D.A. Davidson analysts downgraded Microsoft (NASDAQ:MSFT) on Monday from a Buy to a Neutral rating, while maintaining a $475 price target.

The firm cited intensifying competition in AI as the reason for the revision, noting that competitors have largely caught up with Microsoft’s AI capabilities, “which reduces the justification for the current premium valuation.”

The tech giant’s shares have surged 92% since January 2023, outperforming the S&P 500’s 49% gain during the same period.

Microsoft had previously taken a significant lead in both cloud business and code generation by being the first to embrace and commercialize generative AI. This was largely due to an early investment in OpenAI and rapid deployment of capabilities within its Azure and GitHub platforms.

However, D.A. Davidson now believes that Microsoft’s lead has diminished as Amazon (NASDAQ:AMZN) Web Services (AWS) and Google (NASDAQ:GOOGL) Cloud Platform (GCP) have shown comparable growth rates and are closing the gap in cloud business additions.

“Our new proprietary hyperscaler semiconductor analysis indicates AWS and GCP are far ahead in terms of deploying their own silicon into their data centers, which gives them a significant advantage over Azure going forward,” analysts said.

Microsoft’s Maia chips are still years behind those of Amazon (AMZN) and Google (GOOGL), with current use limited to running Azure OpenAI Services workloads. This, analysts note, puts Microsoft in a difficult position in the escalating data center arms race.

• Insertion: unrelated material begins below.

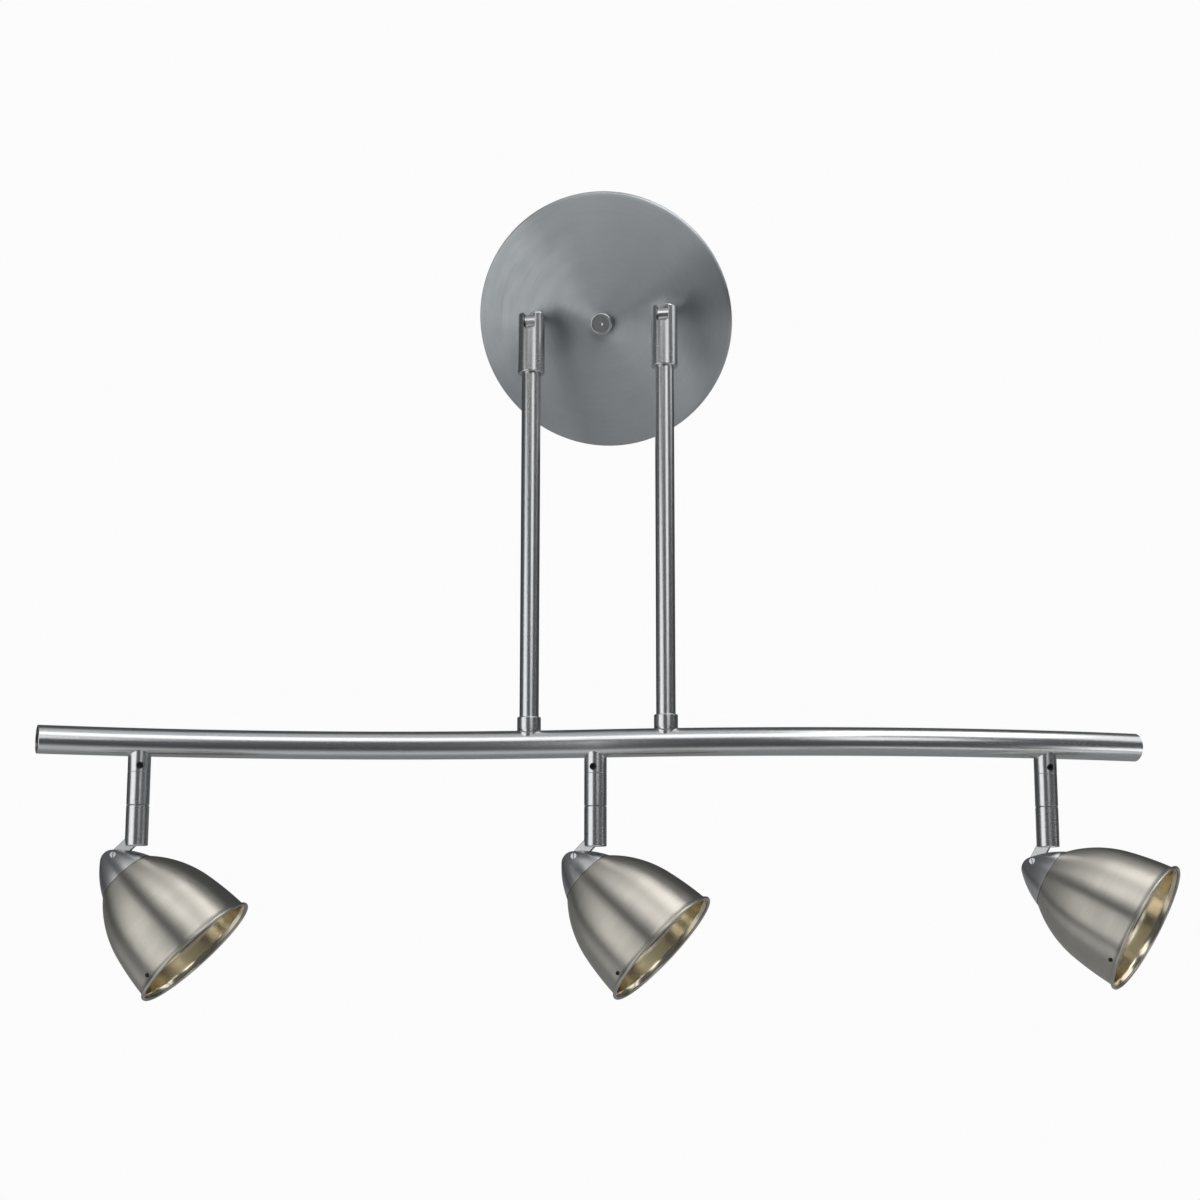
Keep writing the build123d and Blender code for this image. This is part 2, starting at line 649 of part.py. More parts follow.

Microsoft’s reliance on Nvidia (NASDAQ:NVDA) for data center operations is also seen as a potential weakness, as it could lead to a shift of wealth from MSFT shareholders to NVDA’s. The company is now experiencing operating margin declines due to increased data center capital expenditures, which are growing from 12% to 21% of revenue.

“This is a higher rate of increase compared to Amazon and Google, a result of Microsoft’s greater reliance on NVIDIA,” analysts point out.

“Every year Microsoft over-invests at these rates, it will diminish margins by at least 1pp in a cumulative manner. Microsoft would need to lay off ~10,000 employees for every year of over-investment in order to offset the margin drag.”

Lastly, analysts voiced concerns about the quality of Azure’s revenue growth, which may be inflated by self-funded revenue from OpenAI.

Microsoft’s investment in OpenAI, which exclusively operates on Azure, could be considered lower quality revenue that drives much of Azure’s recent acceleration. Moreover, competition in code generation tools has increased, with Amazon and Gitlab catching up to GitHub Copilot’s capabilities, and Cursor emerging as a new industry standard.